I chew more figs. "Authority over mountains and mulberry trees? My faith?" I know He's building these things. I see it, the faith He gives me, and I can name a mulberry tree and a mountain which have been thrown into the sea. My sin.

It's big and it's roots run deep, but my sin has nothing over faith the size of a mustard seed. Sin likes the sound of its own voice, but somehow the sound of a mustard seed cracking hull and sprouting somewhere down in the soil in my heart is louder than the sound of sin's clamor.

I scrape the last of potassium from the breakfast bowl, pass the knife on the way to the sink and think about Mrs. Proverbs 31. "Lord!" I suddenly see what He's building and how to know if I'm building the same thing. "You're building Your kingdom!" One day I'm going to thank Mrs. Proverbs 31 for showing me what it looks like to build in her home a bit of the kingdom that God is building.

About Patina



Mrs. Proverbs 31 doesn't labor in vain. She's like Chief Kitchen Chef Knife-sharp, well-balanced, able to do what she was made to do when held in her Master's hand.

She gladly is humbled to slice onion paper thin and to cut cubes of meat from a slab the size of Rhode Island.

She's been forged on an anvil at some point in her life, no doubt. How else could she be then hand polished by God Himself?

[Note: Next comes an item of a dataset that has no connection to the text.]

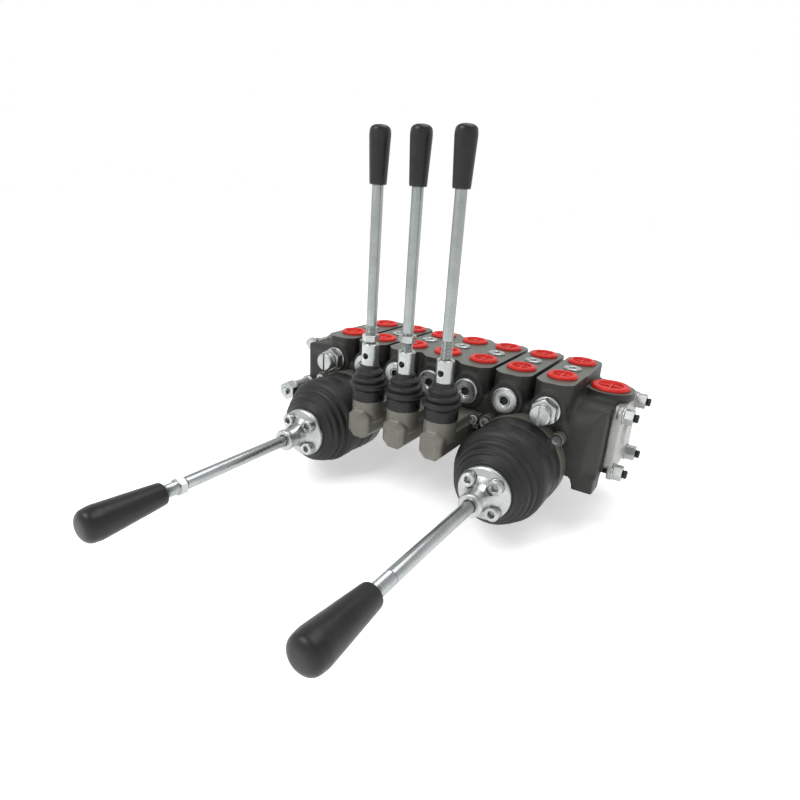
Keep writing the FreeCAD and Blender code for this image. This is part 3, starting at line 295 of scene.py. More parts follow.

And, Mrs. Proverbs 31, as she ages and turns gray, she develops patina.

Patina, on a knife, is gray and the pattern in the patina is unique to what the knife has been used for. Patina protects the knife from rusting. Isn't that a bit of heaven on earth, not rusting?

Mrs. Proverbs 31 has real patina.

"A woman who fears the Lord, she shall be praised." I hear the Lord, and He continues, "Give her the fruit of her hands, and let her own works praise her in the gates." Mrs. Proverbs 31 doesn't labor in vain.

I draw the knife from its block to see if its developed patina yet and, "All Your works shall praise You, Lord," comes to mind. It's not my own thought, but His from Psalm 145. God doesn't build in vain.

We look at each other a good long while, He and I.